If you really want to change that, you should sit down and write a paper about how to 100% safely guarantee that the Lua byte code generator never will be able to have that happen, what to lookout for when modifying that code, a comprehensive set of unit tests and then start a proposal to have that all implemented in a upcoming version of Lua. Then fight the forces of status quo ad infinitum and then it may be changed in the manuals. 😀

Rolf Kalbermatter

> On 12 Dec 2022, at 06:16, bil til <biltil52@gmail.com> wrote:
> 
> Am So., 11. Dez. 2022 um 12:33 Uhr schrieb Rolf Kalbermatter
> <rolf.kalbermatter@kalbermatter.nl>:
>> 
>> It’s not bizarre at all.

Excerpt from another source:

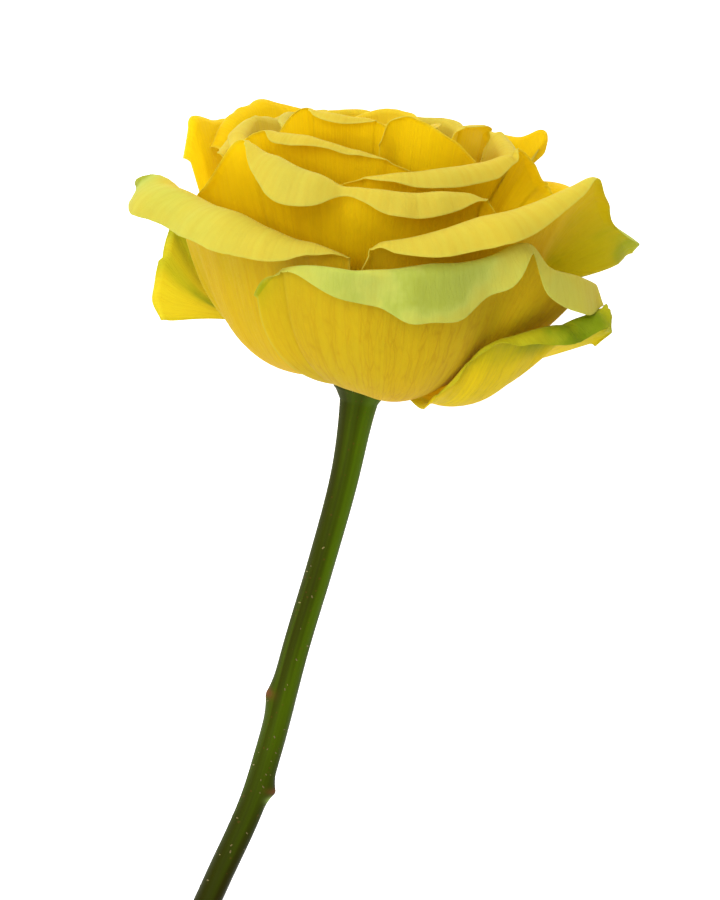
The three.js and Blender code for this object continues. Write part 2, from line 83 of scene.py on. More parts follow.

Lua may be not a compiler in itself (although there exist JIT versions
>> and similar of it) but it’s written in C. And C has the notorious feature of stating many things
>> as not being defined for the sake of efficient implementations on all kind of hardware, including
>> very esoteric ones.
> 
> I have to admit, that I have not any overview how Lua does the for
> looping in detail, but I would bet that the for looping in Lua FOR
> SURE does NOT rely on any "C Compiler for looping approach". It
> typically just should be programmed very similar to the Lua while do
> end / repeat until loop, just with this additional counter variable,
> which MUST be a "normal Lua" value, so it must reside on Lua stack
> "very Lua normally".
> 
> After the comments above of Francisco, I interprete it as safe to
> interprete the warning in the reference manual more like "It is safe
> to vary the counter loop variable inside the for loop limits, but any
> new value outside the for loop might lead to undefined behaviour." ...
> I hope I will survive this and not run into explosions :).